Şu an ki teknoloji ile (eğer uzaylı arkadaşlar teknolojilerini vermemişlerse) bir ufo yapabilmek imkansız.Çünkü ufoların yapımında mineral hücreler kullanılıyor(Andromeda'dan gelen ufo(Lya) kitabından)Şimdi o kitaptan profösör fernandez ile Lyanın konuşmasını aktarıyorum...

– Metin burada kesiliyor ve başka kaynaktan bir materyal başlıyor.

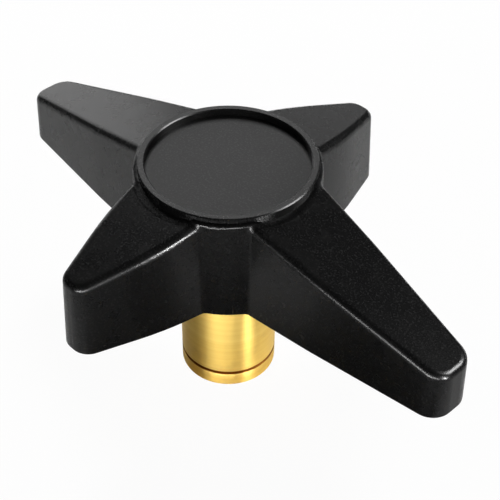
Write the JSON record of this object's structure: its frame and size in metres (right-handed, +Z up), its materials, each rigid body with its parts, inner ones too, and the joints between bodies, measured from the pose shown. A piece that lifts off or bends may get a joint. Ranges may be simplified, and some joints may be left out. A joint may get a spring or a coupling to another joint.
{
  "type": "star knob",
  "caption": "Clamping knob with two long and two short tapered arms, a raised dished boss and a long turned brass bush, threaded blind from its lower end.",
  "frame": {"origin": "on the bush axis, at its lower face, the lowest point of the part", "axes": "+Z up along the bush towards the boss, +X along one long arm, +Y along one short arm"},
  "size_m": [0.1672, 0.1144, 0.0769],
  "materials": {
    "knob_body": "black moulded plastic, fine grain, soft sheen",
    "brass_bush": "fine turned"
  },
  "bodies": {
    "root": {"knob_body": "knob_body", "brass_bush": "brass_bush"}
  },
  "joints": []
}
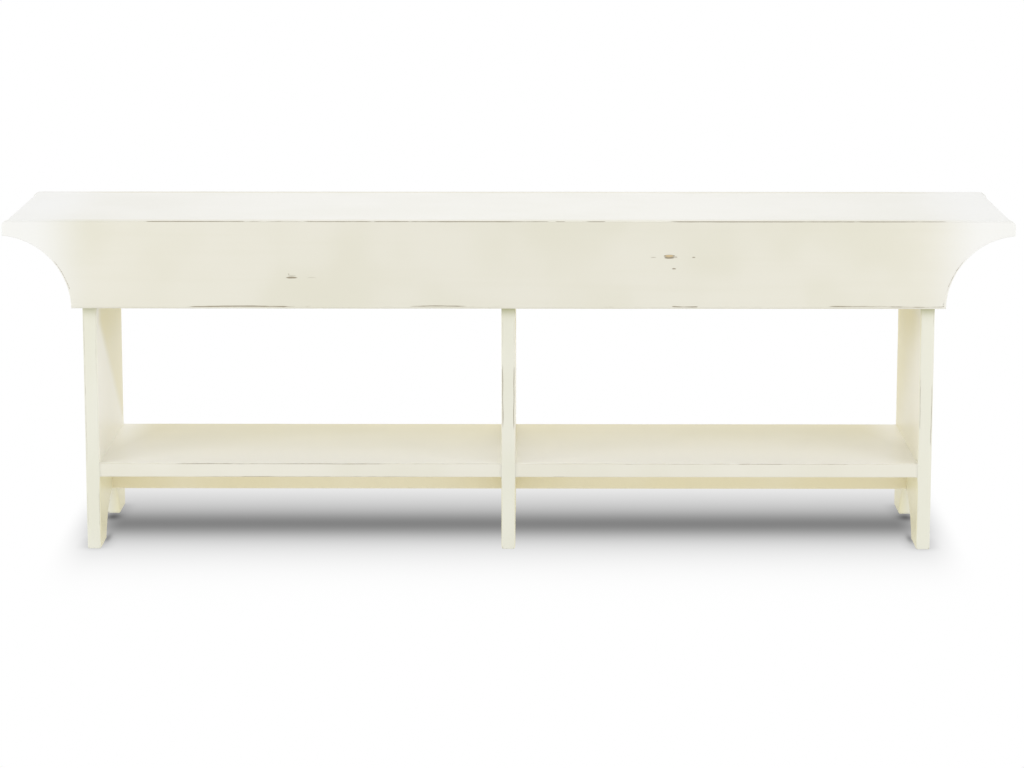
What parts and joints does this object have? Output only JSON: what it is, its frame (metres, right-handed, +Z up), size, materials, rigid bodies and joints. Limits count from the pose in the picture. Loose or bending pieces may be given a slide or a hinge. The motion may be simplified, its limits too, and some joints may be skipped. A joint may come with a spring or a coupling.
{
  "type": "bucket bench",
  "caption": "Low painted pine bench with a plank seat, deep aprons with coved ends, plank legs with arched feet, and a low shelf in each bay.",
  "frame": {"origin": "on the floor, at the centre of the footprint, under the middle of the seat", "axes": "+X along the bench to its right end, +Y from the front to the back, +Z up"},
  "size_m": [1.372, 0.324, 0.458],
  "materials": {
    "painted_pine": "brushed cream paint, rubbed through at the edges",
    "bare_pine": "sawn pine, unpainted",
    "nail_steel": "bright wire",
    "screw_steel": "zinc plated"
  },
  "bodies": {
    "root": {"seat_board": "painted_pine", "front_apron": "painted_pine", "rear_apron": "painted_pine", "left_end_panel": "painted_pine", "right_end_panel": "painted_pine", "centre_panel": "painted_pine", "left_shelf": "painted_pine", "right_shelf": "painted_pine", "left_stretcher": "painted_pine", "right_stretcher": "painted_pine", "left_seat_cleat": "bare_pine", "centre_seat_cleat": "bare_pine", "right_seat_cleat": "bare_pine", "front_apron_nails": "nail_steel", "rear_apron_nails": "nail_steel", "left_shelf_nails": "nail_steel", "right_shelf_nails": "nail_steel", "left_stretcher_nails": "nail_steel", "right_stretcher_nails": "nail_steel", "cleat_screws": "screw_steel", "seat_screws": "screw_steel", "stretcher_screws": "screw_steel"}
  },
  "joints": []
}
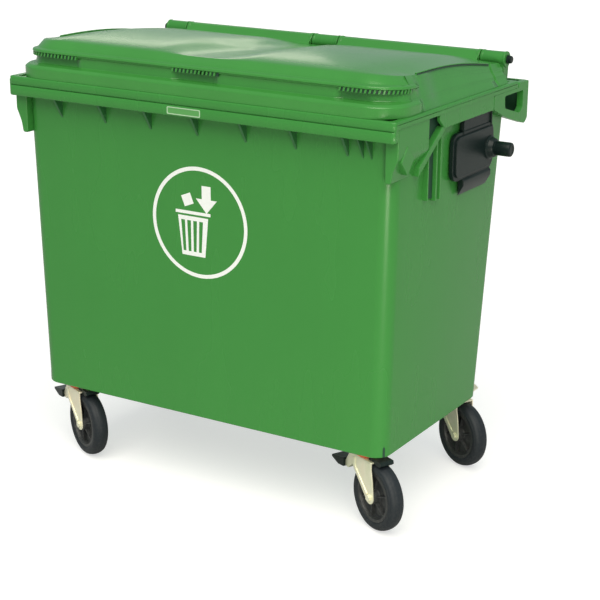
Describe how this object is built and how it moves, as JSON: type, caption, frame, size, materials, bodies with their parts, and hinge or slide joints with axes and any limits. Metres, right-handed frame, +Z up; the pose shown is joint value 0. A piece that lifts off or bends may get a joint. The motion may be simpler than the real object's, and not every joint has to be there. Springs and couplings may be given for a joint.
{
  "type": "four-wheel waste container",
  "caption": "Large four-wheel waste container: tapered tub with deep rim, hinged domed lid, side lifting trunnions, rear hand loops and braked swivel castors.",
  "frame": {"origin": "centre of the object's footprint, on the floor", "axes": "+X to the container's right along its width as its front is faced from outside, -Y towards the front, +Z up"},
  "size_m": [1.4, 0.83, 1.2826],
  "materials": {
    "green_plastic": "moulded polyethylene, satin gloss",
    "black_plastic": "moulded, fine grain",
    "label_plastic": "smooth moulded plate",
    "seal_rubber": "soft rubber",
    "orange_seal": "moulded ring",
    "yellow_zinc": "yellow-passivated zinc plate",
    "steel": "galvanised",
    "wheel_plastic": "moulded polypropylene",
    "bush_nylon": "nylon",
    "tyre": "solid rubber"
  },
  "bodies": {
    "container": {"tub": "green_plastic", "rear_handle_left": "green_plastic", "rear_handle_right": "green_plastic", "trunnion_bracket_left": "black_plastic", "trunnion_bracket_right": "black_plastic", "trunnion_pin_left": "black_plastic", "trunnion_pin_right": "black_plastic", "hinge_rod": "steel", "hinge_cap_left": "black_plastic", "hinge_cap_right": "black_plastic", "label_plate": "label_plastic", "drain_plug": "black_plastic", "drain_gasket": "seal_rubber", "castor_plate_front_left": "yellow_zinc", "kingpin_front_left": "steel", "dust_ring_front_left": "orange_seal", "castor_plate_front_right": "yellow_zinc", "kingpin_front_right": "steel", "dust_ring_front_right": "orange_seal", "castor_plate_rear_left": "yellow_zinc", "kingpin_rear_left": "steel", "dust_ring_rear_left": "orange_seal", "castor_plate_rear_right": "yellow_zinc", "kingpin_rear_right": "steel", "dust_ring_rear_right": "orange_seal"},
    "lid": {"lid": "green_plastic"},
    "castor_front_left": {"castor_fork_front_left": "yellow_zinc", "axle_bolt_front_left": "steel", "axle_nut_front_left": "steel", "brake_shoe_front_left": "black_plastic"},
    "wheel_front_left": {"wheel_centre_front_left": "wheel_plastic", "wheel_bush_front_left": "bush_nylon", "tyre_front_left": "tyre"},
    "brake_front_left": {"brake_arm_front_left": "yellow_zinc", "brake_pedal_front_left": "black_plastic"},
    "castor_front_right": {"castor_fork_front_right": "yellow_zinc", "axle_bolt_front_right": "steel", "axle_nut_front_right": "steel", "brake_shoe_front_right": "black_plastic"},
    "wheel_front_right": {"wheel_centre_front_right": "wheel_plastic", "wheel_bush_front_right": "bush_nylon", "tyre_front_right": "tyre"},
    "brake_front_right": {"brake_arm_front_right": "yellow_zinc", "brake_pedal_front_right": "black_plastic"},
    "castor_rear_left": {"castor_fork_rear_left": "yellow_zinc", "axle_bolt_rear_left": "steel", "axle_nut_rear_left": "steel"},
    "wheel_rear_left": {"wheel_centre_rear_left": "wheel_plastic", "wheel_bush_rear_left": "bush_nylon", "tyre_rear_left": "tyre"},
    "castor_rear_right": {"castor_fork_rear_right": "yellow_zinc", "axle_bolt_rear_right": "steel", "axle_nut_rear_right": "steel"},
    "wheel_rear_right": {"wheel_centre_rear_right": "wheel_plastic", "wheel_bush_rear_right": "bush_nylon", "tyre_rear_right": "tyre"}
  },
  "joints": [
    {"name": "lid_hinge", "type": "hinge", "parent": "container", "child": "lid", "pos_m": [0, 0.3325, 1.23], "axis": [-1, 0, 0], "range_deg": [0, 200]},
    {"name": "swivel_front_left", "type": "hinge", "parent": "container", "child": "castor_front_left", "pos_m": [-0.511, -0.2975, 0.2], "axis": [0, 0, 1], "continuous": true},
    {"name": "spin_front_left", "type": "hinge", "parent": "castor_front_left", "child": "wheel_front_left", "pos_m": [-0.46174, -0.32195, 0.1], "axis": [0.4446, 0.8957, 0], "continuous": true},
    {"name": "brake_pedal_front_left", "type": "hinge", "parent": "castor_front_left", "child": "brake_front_left", "pos_m": [-0.54952, -0.27838, 0.205], "axis": [-0.4446, -0.8957, 0], "range_deg": [0, 12]},
    {"name": "swivel_front_right", "type": "hinge", "parent": "container", "child": "castor_front_right", "pos_m": [0.511, -0.2975, 0.2], "axis": [0, 0, 1], "continuous": true},
    {"name": "spin_front_right", "type": "hinge", "parent": "castor_front_right", "child": "wheel_front_right", "pos_m": [0.56026, -0.32195, 0.1], "axis": [0.4446, 0.8957, 0], "continuous": true},
    {"name": "brake_pedal_front_right", "type": "hinge", "parent": "castor_front_right", "child": "brake_front_right", "pos_m": [0.47248, -0.27838, 0.205], "axis": [-0.4446, -0.8957, 0], "range_deg": [0, 12]},
    {"name": "swivel_rear_left", "type": "hinge", "parent": "container", "child": "castor_rear_left", "pos_m": [-0.511, 0.2375, 0.2], "axis": [0, 0, 1], "continuous": true},
    {"name": "spin_rear_left", "type": "hinge", "parent": "castor_rear_left", "child": "wheel_rear_left", "pos_m": [-0.46174, 0.21305, 0.1], "axis": [0.4446, 0.8957, 0], "continuous": true},
    {"name": "swivel_rear_right", "type": "hinge", "parent": "container", "child": "castor_rear_right", "pos_m": [0.511, 0.2375, 0.2], "axis": [0, 0, 1], "continuous": true},
    {"name": "spin_rear_right", "type": "hinge", "parent": "castor_rear_right", "child": "wheel_rear_right", "pos_m": [0.56026, 0.21305, 0.1], "axis": [0.4446, 0.8957, 0], "continuous": true}
  ]
}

"Bugün, orta boy bir gemide bulunuyorum; içinde bazı laboratuvarlar var. Ana gemi kadar büyük değilse de, küçük gemilerini bunun içine park ediyorlar. Evet, bu gemide garip laboratuvarlar var, kimisinde yerçekimi yok, kimisinde de Dünya'dakinden farklı gazlar var. Bir bölmede gri-mavi renkte bir metale ait örnekler var; bunlar metale benzemekle birlikte, bir yandan da bir köpekbalığının derisini andırıyorlar. Ben biyolog değilim, belki başka hayvanların derileri de böyle görünüyordur. Gidip yakından bakmak istedim. Bir yanında bulunan renkli düğmelerin (ya da renkli noktaların) ne işe yaradığını bilmiyordum."

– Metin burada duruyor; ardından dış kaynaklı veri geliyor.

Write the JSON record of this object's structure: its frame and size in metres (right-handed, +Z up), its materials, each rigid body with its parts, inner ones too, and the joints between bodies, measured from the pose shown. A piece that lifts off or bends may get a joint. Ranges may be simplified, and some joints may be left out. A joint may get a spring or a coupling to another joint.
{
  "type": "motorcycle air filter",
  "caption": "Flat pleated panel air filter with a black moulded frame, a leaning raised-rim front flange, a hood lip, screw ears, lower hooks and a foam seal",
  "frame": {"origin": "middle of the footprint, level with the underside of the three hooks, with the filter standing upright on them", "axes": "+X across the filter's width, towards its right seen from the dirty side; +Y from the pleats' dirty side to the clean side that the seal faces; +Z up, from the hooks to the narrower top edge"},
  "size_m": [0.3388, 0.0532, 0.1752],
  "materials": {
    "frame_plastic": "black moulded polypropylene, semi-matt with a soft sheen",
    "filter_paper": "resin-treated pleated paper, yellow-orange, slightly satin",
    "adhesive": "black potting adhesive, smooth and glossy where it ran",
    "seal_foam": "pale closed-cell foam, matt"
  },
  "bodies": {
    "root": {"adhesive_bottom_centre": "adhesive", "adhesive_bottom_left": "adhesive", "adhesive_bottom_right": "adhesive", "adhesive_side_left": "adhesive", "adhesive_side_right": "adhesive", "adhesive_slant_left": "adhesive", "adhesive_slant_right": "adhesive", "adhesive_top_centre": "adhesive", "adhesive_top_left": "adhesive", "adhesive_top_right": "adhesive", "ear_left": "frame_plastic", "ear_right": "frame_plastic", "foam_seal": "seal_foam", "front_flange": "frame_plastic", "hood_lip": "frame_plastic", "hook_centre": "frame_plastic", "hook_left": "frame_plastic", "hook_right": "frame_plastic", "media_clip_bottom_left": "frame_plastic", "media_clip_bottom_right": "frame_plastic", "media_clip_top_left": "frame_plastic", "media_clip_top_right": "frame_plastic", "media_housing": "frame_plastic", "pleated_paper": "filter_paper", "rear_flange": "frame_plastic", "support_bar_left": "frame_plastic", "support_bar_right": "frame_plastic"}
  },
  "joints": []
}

"Yakından baktığımda, sanki soluk alıyormuş gibi inip kalktığını gördüm. Bu beni şaşırttı. Ne olduğunu anlayamamıştım. Daha da yakına gidince, ancak fark edilebilecek şekilde hareket etmekte olduğunu gördüm. Ona dokunmak için elimi uzattığım anda LYA durdurdu beni:

"Durun, dokunmayın, henüz zamanı gelmedi. Uzayda, uzun süren bir kış uykusundan ötürü durakladı, ama gelişecek. Çok yakınına girerseniz, soluğunuz ona zarar verebilir. Daha sonra, kendini toparladığı zaman onu alabilirsiniz. Ama, şimdi, b-durumdayken onu size verirsem, atmosferinizle temas ettiğ anda ölür."

"Bu nedir?"

"Bu gemilerimizin yapıldığı malzemedir; yani, mineral hücreleridir. Bu organ bize yüzlerce gemi yapacak, onun için de bu örneğe çok dikkat etmeliyiz."

"Canlı mı bu?"

"Evet, ama uzayda, kendisini zayıf düşüren basınçlara maruz kaldı. Eğer, bu muameleden dolayı ölecek olursa, çok zehirli bir gaz salar; drante, luijl, moxt ve delitl (aynen). Bu gaz sizin atmosferinizde öldürücü olur. Büyüklüğü önemli değildir, ancak gelişmemesi bir tehlike oluşturur. Öldüğünde, yapısını kaybeder ama orijinal çekirdeğini değil. Bunun için de rejenere edilebilir. Bu (örnek) şu anda rejenerasyon sürecindedir. Biz, istediğimiz kadar rejenere edebiliriz bunu. Olgunlaştığında çok dirençli olur, her türlü evrensel derinliklere dayanabilir. Temelde, kendini yıldız kümelerine adapte eder, uzayda rota çizmek için idealdir. Onun mineralleri, yıldızların amino asitlerine benzer.

"Büyür mü bu?"

"İstenirse evet. Açıkladığım gibi, hücreleri aslen üreyicidir, hatta geminin sisteminde uyumu bozulduktan sonra bile üretkenliği sürer."

Kristal örneğine de baktım (bana kristal gibi görünmüştü). Bu, bir reaksiyon göstermiyordu. LYA dedi ki:

"Yarım metre uzaklıktan üfleyin."

Bütün gücümle üfledim; o (örnek) yüzlerce minik damlaya bölündü. Şaşırmıştım. LYA bu kez bana:

"Dokunun!" dedi.

"Dokununca, bu damlaların aslında katı olduklarını fark ettim. LYA, onları, bir plakaya bağlı bir borudan gelen çok ince yeşil bir ışıkla aydınlattı ve damlalar yeniden bir araya geldiler."

"Nedir bu?" diye sordum,

"Gemimizin bir de kubbesi vardır, o da geminin diğer kısımları ile aynı malzemeden üretilmiştir; ancak onu saydam yapan bu, gördüğünüz madde ile kaplanmıştır. İsteğinize bağlı olarak, gazlaşabilir ya da büzülür ama her zaman değil; bu biraz da kinetik kaynaklı atmosfer düzeyine bağlıdır. Nigletic (aynen) bir kalkan olarak çok etkileyicidir, lineer uzay enerji lerinin sürtünmesine karşı çok dirençlidir ve kendini, oniarın enerjisini absorbe ederek ve bu şekilde her bir gezegenin alanını bir diğeriyle birleştirerek, onlara adapte eder. Biz bu uyarlamalardan geçerek yolculuk yapabiliriz; ancak, her gezegeni kendine en yakın gezegenle birleştiren dört çizgi boyunca hareket edebiliriz yalnızca."